- _Dataset section_
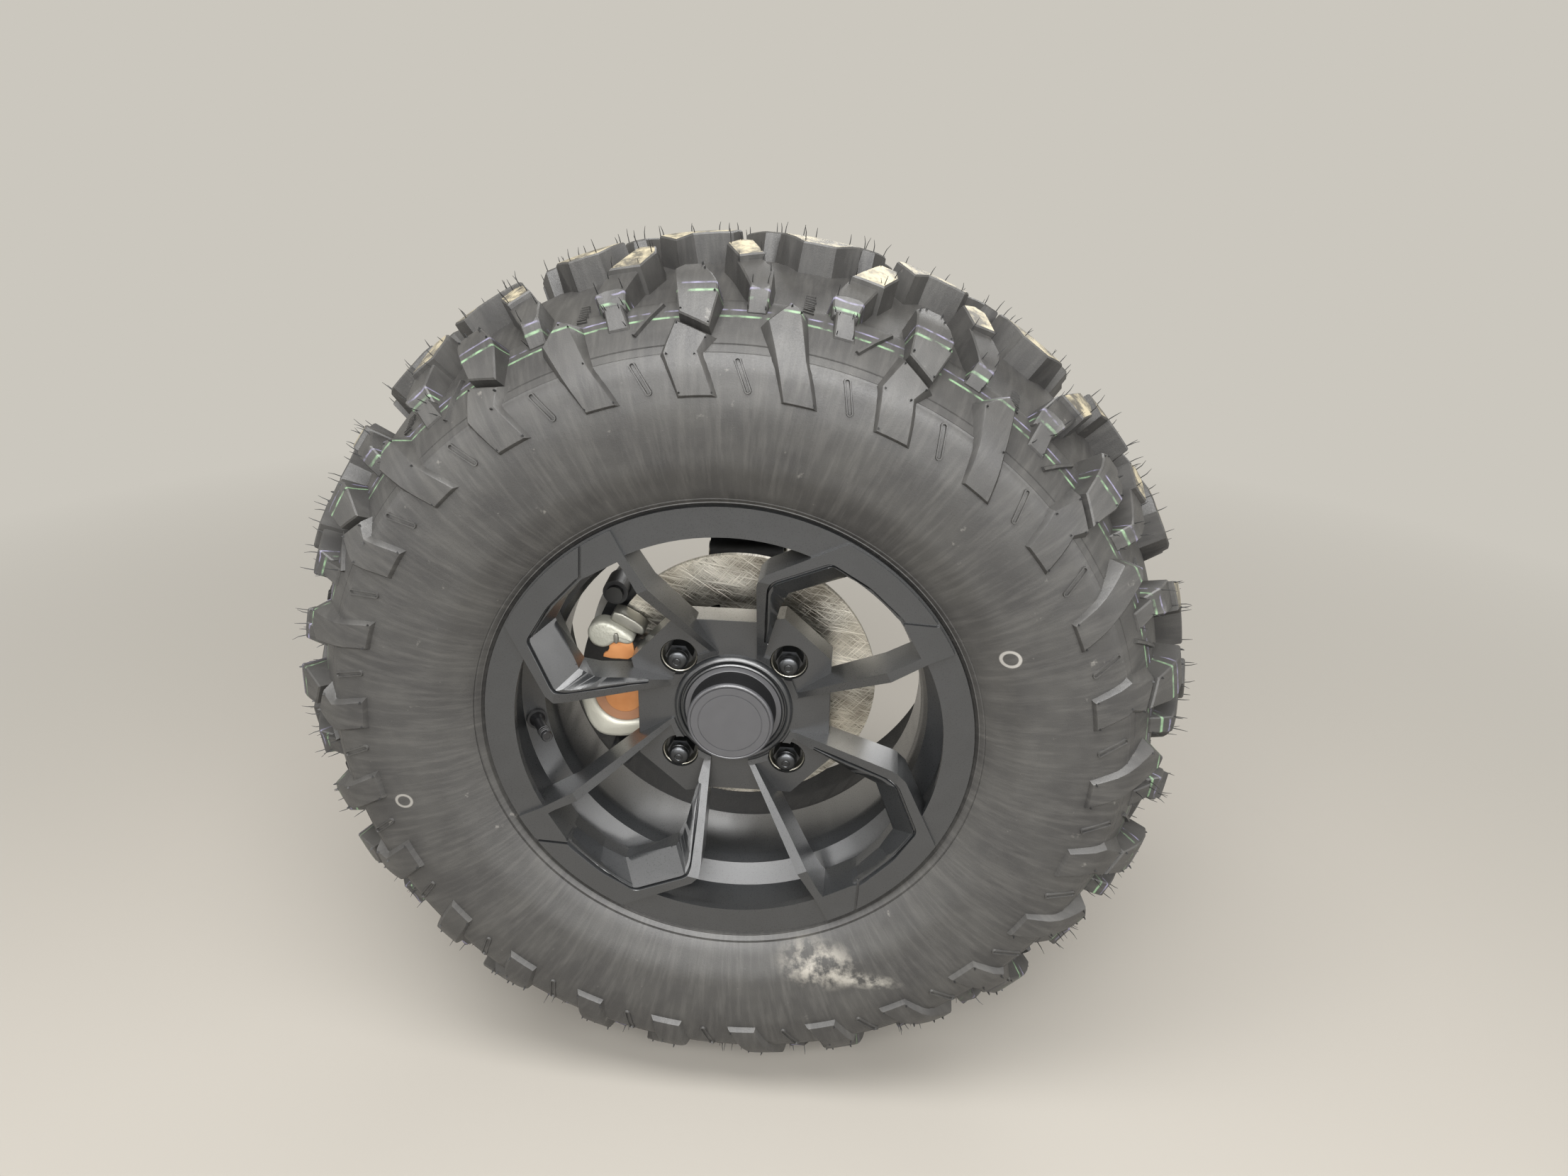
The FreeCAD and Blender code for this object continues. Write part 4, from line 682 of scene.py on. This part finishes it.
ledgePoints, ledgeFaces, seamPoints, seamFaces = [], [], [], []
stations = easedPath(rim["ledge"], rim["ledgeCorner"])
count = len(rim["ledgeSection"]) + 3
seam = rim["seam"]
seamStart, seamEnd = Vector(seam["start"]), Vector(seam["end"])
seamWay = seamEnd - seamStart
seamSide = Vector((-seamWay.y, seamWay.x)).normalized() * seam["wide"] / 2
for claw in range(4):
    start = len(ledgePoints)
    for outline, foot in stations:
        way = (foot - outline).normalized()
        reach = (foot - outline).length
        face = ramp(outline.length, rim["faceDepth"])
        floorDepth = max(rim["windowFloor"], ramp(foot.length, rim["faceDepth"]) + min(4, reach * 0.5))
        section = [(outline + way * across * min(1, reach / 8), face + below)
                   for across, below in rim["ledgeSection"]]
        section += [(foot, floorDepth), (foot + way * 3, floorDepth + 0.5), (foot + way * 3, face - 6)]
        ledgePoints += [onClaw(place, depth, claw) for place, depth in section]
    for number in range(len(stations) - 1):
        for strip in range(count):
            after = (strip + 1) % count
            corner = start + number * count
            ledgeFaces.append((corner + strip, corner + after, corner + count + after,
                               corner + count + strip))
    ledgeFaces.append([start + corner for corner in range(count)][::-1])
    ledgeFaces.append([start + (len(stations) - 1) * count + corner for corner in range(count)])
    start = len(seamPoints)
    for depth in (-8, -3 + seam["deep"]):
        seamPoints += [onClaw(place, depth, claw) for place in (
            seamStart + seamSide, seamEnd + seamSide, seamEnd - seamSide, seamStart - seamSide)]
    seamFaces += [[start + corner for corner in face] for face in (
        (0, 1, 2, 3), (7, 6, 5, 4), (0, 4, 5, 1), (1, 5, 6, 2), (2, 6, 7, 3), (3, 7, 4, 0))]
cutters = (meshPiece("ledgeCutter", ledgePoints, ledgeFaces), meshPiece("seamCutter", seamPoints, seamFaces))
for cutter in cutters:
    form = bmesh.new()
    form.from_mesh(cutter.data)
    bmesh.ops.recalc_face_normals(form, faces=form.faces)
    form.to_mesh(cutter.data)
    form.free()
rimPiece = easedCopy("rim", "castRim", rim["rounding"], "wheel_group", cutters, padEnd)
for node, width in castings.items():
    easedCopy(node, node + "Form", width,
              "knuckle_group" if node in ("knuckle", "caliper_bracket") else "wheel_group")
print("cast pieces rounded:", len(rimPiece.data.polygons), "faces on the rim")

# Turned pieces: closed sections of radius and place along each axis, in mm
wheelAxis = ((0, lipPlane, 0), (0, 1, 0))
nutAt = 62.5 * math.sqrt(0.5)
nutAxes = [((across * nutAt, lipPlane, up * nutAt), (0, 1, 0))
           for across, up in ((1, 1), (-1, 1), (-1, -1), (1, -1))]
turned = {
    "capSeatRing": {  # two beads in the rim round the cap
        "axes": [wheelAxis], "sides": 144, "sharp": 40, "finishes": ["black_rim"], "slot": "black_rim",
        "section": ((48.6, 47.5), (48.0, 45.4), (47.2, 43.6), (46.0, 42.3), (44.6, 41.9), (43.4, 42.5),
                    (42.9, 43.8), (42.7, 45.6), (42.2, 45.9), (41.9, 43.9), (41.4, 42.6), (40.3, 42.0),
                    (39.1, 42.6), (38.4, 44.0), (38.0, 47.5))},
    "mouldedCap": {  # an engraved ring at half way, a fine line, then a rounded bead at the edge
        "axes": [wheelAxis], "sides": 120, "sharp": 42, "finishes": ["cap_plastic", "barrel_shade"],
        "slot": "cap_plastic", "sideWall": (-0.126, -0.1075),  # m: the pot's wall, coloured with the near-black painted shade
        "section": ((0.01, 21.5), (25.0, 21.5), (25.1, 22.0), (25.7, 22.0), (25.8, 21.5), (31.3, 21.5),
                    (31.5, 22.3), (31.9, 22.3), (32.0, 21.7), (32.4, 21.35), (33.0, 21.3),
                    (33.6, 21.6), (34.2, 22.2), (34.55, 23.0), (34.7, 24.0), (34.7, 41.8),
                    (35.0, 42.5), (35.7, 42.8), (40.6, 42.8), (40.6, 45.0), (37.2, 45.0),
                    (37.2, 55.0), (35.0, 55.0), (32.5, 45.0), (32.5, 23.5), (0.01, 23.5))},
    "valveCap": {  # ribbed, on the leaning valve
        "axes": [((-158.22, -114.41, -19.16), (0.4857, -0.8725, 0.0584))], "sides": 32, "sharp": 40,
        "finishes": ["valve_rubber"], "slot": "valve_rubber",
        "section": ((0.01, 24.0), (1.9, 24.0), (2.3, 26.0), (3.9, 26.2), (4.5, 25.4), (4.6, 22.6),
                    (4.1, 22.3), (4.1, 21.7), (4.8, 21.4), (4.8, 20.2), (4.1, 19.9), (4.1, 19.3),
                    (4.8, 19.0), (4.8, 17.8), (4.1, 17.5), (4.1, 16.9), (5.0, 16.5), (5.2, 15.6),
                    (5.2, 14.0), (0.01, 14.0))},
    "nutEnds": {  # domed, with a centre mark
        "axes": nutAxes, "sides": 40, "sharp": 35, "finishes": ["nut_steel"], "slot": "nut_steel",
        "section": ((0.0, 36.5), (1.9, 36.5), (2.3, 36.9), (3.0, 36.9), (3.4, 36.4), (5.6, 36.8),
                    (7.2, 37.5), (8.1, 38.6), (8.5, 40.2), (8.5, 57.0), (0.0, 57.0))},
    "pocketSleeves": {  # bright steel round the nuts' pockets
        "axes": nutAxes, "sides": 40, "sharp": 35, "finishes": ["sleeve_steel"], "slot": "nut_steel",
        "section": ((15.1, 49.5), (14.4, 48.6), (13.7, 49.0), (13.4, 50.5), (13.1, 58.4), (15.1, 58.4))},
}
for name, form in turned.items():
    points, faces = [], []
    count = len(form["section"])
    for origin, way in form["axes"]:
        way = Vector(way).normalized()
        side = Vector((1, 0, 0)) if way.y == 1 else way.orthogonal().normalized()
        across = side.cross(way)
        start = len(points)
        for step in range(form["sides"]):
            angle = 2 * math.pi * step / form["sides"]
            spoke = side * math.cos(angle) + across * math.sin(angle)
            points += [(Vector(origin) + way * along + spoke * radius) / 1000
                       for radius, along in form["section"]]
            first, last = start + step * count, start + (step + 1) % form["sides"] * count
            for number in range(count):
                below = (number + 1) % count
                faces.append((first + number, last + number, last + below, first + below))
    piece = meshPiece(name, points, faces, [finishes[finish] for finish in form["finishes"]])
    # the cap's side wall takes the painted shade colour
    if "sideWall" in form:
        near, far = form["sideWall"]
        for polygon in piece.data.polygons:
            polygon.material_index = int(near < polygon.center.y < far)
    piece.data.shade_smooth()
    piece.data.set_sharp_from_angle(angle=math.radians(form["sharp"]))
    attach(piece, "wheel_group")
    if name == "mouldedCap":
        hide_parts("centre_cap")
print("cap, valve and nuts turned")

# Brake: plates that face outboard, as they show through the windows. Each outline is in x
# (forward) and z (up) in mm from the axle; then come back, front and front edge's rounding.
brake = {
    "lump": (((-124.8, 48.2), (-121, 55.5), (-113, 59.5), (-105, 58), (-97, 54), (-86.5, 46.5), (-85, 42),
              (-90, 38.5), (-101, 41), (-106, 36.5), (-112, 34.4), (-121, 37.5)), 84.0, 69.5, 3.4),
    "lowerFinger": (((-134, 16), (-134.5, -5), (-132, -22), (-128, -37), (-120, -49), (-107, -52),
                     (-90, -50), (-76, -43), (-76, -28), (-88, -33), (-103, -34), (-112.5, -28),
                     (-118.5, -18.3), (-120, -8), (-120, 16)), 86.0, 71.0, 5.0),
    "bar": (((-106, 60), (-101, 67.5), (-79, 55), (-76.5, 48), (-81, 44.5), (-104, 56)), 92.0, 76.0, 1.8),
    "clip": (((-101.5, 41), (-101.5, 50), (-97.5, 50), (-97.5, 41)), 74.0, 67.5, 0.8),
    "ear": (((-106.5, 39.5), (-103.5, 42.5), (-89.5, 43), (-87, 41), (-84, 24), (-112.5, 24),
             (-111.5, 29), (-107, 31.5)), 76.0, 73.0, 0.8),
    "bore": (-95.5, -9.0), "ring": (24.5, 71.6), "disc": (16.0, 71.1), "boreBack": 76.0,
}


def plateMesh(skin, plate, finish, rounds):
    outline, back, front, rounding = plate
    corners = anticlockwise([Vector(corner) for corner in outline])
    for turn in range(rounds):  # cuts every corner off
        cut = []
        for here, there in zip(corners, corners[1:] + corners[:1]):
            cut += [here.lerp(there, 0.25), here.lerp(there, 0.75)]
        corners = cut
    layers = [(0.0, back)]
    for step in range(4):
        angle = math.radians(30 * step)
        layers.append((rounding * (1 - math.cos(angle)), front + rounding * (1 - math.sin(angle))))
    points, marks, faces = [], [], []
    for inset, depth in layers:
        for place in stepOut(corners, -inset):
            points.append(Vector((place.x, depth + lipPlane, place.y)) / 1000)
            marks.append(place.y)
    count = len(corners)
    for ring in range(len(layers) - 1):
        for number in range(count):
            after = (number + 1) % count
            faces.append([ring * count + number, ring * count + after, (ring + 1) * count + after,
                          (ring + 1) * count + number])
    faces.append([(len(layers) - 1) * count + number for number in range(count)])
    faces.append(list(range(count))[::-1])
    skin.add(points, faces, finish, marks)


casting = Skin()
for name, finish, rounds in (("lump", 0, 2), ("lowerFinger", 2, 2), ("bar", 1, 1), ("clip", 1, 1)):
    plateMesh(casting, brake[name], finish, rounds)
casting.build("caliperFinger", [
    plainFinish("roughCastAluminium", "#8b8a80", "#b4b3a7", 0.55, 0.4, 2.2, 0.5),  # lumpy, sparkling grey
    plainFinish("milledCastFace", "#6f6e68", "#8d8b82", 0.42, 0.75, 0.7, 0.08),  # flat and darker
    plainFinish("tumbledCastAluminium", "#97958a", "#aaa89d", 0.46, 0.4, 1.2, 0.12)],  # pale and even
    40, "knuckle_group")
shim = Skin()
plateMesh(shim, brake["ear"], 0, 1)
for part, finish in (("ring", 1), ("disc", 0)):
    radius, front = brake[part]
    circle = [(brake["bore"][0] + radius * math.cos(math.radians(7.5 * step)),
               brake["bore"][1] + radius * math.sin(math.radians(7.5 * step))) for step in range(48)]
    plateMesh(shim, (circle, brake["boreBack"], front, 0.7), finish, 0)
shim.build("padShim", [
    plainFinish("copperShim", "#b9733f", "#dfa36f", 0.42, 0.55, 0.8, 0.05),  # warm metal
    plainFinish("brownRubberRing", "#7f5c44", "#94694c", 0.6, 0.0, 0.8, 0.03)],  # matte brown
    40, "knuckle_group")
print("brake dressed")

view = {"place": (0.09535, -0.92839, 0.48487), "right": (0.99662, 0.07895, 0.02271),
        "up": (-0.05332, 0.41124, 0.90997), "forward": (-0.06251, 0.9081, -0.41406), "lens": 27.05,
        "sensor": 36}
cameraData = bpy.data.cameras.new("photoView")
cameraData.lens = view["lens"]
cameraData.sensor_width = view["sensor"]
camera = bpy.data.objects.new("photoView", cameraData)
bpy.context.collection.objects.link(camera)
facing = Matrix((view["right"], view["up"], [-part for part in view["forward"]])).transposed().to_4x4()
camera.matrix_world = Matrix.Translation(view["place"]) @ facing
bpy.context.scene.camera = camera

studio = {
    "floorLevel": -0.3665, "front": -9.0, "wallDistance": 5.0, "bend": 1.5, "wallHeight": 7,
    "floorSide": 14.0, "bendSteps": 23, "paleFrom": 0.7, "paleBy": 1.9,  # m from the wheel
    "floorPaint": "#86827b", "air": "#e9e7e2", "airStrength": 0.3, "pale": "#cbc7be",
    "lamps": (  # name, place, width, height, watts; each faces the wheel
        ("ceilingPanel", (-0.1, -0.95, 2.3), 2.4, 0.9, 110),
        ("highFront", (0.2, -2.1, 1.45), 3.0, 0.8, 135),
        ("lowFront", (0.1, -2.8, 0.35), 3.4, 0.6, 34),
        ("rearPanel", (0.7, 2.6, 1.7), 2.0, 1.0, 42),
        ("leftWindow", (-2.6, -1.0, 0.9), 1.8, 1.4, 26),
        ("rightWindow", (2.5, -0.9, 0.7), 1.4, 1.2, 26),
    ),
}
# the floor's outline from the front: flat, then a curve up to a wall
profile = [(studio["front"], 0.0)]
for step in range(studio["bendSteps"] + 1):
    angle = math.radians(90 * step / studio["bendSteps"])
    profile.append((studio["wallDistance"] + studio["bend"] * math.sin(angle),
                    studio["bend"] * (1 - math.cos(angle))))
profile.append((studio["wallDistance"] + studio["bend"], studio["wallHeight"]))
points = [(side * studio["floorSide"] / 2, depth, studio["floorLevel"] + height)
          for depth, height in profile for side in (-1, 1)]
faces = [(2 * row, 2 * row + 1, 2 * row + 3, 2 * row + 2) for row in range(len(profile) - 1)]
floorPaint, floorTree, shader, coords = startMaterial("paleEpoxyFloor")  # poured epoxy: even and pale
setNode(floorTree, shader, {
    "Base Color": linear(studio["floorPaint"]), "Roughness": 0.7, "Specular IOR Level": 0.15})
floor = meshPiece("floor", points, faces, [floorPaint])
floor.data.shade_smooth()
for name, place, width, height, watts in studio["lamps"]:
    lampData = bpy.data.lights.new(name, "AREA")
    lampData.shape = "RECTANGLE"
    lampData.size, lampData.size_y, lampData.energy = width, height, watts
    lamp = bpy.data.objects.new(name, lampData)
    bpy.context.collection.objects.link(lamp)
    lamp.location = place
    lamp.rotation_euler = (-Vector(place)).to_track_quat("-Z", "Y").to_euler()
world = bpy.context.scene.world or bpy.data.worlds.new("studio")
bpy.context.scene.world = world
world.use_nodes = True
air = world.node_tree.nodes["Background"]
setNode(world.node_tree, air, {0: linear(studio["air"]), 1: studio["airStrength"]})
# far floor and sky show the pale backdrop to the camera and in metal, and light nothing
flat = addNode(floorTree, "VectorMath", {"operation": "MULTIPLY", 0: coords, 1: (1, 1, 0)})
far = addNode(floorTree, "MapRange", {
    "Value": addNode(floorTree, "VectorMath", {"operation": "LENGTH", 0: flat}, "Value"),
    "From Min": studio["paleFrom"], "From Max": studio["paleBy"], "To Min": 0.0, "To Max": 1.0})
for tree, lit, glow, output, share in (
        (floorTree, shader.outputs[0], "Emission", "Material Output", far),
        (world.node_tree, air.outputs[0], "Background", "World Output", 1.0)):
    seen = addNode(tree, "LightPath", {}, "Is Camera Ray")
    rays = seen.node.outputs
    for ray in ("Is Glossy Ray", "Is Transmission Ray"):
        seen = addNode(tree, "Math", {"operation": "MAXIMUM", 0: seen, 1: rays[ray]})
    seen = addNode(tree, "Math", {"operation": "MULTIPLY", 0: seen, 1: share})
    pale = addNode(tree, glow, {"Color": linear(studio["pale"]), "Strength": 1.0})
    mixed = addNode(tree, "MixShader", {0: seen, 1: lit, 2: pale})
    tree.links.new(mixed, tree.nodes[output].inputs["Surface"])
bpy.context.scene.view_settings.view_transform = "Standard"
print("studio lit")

- _Requirements_
Search the data for "scene". Copy every matching line.

- _Answer below_
The FreeCAD and Blender code for this object continues. Write part 4, from line 682 of scene.py on. This part finishes it.
bpy.context.scene.camera = camera
world = bpy.context.scene.world or bpy.data.worlds.new("studio")
bpy.context.scene.world = world
bpy.context.scene.view_settings.view_transform = "Standard"